99 per cent of Quebec kids using iPads in school find them totally distracting - ojbyrne
http://o.canada.com/technology/ipad-class-canadian-study/

======
jonrx
"“Some of the teachers were getting the iPad on the first day of school with
their students, can you imagine? All the students were on Facebook, Twitter
and the teachers were like, ‘Oh my God, this is not working,’ and blaming the
technology because he or she was not ready,” said Karsenti, the Canada
Research Chair for information and communication technologies in education."

My cousin was required to buy an iPad when he started secondary school (Grade
7). The teacher spent the first week trying to set up his own device.

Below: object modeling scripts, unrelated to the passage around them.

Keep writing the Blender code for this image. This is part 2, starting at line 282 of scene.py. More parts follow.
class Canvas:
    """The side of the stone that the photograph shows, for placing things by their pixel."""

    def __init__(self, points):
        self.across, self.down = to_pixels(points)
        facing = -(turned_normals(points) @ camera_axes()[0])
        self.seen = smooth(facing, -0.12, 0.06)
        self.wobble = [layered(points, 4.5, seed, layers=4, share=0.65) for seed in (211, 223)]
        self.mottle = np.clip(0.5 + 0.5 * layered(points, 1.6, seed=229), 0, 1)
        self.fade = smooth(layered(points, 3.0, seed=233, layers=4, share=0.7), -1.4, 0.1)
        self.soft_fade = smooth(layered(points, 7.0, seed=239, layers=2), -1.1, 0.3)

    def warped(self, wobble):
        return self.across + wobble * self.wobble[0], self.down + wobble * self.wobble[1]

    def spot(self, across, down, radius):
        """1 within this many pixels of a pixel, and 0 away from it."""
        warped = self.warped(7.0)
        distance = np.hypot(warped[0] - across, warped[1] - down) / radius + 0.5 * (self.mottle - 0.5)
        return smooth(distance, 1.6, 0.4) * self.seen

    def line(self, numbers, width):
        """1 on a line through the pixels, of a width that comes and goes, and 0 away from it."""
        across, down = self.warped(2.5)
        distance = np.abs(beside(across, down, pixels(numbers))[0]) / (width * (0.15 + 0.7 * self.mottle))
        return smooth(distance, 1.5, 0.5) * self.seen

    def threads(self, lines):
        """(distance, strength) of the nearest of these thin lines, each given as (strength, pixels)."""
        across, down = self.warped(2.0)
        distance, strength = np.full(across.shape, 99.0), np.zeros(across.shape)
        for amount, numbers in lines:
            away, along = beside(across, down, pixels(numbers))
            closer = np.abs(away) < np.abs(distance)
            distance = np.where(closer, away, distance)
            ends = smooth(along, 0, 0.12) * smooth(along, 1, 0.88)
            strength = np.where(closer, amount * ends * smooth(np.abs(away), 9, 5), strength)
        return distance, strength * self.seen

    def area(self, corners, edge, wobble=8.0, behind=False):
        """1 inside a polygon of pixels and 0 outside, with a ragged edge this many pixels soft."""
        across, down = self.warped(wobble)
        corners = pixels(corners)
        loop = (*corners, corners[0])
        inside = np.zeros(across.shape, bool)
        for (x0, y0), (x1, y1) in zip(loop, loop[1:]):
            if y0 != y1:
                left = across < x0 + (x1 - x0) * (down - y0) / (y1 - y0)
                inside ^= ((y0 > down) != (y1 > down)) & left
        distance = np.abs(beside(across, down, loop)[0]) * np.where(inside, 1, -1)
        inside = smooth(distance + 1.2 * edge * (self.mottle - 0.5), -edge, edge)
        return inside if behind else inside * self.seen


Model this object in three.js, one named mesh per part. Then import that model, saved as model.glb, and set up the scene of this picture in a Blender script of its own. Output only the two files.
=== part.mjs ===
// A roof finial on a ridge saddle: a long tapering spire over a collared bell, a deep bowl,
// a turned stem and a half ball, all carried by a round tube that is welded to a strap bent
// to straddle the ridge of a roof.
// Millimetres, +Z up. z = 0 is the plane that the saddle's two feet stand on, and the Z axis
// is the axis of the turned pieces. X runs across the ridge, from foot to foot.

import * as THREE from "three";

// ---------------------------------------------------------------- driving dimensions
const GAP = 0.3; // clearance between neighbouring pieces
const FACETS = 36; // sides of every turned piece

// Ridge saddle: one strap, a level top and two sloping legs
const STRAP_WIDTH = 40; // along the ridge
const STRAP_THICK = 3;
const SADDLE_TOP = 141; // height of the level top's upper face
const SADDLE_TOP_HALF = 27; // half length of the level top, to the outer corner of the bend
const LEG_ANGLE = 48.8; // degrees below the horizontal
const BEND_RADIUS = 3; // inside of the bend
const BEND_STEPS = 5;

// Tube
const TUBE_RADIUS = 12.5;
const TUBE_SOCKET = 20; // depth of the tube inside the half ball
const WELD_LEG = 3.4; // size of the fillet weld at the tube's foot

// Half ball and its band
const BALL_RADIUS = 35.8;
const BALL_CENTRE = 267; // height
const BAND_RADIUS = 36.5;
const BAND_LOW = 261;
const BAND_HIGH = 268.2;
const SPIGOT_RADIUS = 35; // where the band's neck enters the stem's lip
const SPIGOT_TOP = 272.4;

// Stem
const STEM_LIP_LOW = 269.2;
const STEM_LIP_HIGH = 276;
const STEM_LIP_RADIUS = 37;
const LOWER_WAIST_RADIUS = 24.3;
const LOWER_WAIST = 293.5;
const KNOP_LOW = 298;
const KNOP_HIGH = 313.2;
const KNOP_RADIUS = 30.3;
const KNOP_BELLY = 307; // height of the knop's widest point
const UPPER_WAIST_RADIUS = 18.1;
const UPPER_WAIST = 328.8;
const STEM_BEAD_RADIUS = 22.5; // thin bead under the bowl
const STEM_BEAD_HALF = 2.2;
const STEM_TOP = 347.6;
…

I don't know how a tablet can prove useful given how most classes are taught
in Quebec. You have to adjust how the teacher will interact with the student
since the "teacher in front of the class" way won't work with iPads on every
desk. I for one also don't listen as much when I have a screen in front of me.

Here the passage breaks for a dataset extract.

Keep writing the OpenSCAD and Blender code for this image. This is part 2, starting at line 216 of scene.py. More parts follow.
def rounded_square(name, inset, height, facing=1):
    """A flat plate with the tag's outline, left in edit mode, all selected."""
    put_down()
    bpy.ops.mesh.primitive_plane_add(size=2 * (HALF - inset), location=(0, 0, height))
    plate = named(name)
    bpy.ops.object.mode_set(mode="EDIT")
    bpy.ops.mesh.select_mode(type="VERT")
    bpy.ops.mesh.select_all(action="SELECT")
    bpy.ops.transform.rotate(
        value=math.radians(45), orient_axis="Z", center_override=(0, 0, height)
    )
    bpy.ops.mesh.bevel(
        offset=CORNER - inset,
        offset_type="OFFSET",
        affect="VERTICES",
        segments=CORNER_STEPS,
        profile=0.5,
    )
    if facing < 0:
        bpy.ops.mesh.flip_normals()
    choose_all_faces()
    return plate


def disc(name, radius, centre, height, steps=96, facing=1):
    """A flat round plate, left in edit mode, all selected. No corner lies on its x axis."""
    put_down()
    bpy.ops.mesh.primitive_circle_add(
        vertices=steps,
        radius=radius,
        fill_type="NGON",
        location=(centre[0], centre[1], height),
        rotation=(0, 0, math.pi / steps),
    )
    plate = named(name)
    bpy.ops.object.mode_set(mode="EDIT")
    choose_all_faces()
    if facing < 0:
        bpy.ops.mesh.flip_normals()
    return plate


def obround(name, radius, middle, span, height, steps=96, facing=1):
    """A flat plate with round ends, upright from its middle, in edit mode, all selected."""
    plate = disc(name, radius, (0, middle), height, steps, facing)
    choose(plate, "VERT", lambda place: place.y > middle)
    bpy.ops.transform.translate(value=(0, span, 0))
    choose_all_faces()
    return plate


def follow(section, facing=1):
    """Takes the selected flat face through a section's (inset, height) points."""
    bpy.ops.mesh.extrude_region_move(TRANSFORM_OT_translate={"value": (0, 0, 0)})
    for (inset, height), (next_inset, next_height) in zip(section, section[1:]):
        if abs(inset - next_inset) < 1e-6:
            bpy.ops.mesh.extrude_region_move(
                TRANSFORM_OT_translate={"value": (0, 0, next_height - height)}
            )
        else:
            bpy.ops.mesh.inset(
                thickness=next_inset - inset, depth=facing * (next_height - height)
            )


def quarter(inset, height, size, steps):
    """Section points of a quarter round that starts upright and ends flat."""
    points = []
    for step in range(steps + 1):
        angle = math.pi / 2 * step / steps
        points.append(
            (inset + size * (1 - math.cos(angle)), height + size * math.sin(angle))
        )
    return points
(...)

If they're trying to close the gap between technology and learning, they're
unfortunately not doing it right.

------
kps
_“You have teachers who are fully unaware of what’s going on in the classroom,
they’re sitting reading their notes and the students are doing whatever they
want.”_

So there's at least _some_ benefit. But a locked-down consumption-oriented
device is wrong tool; the kids should have real computers.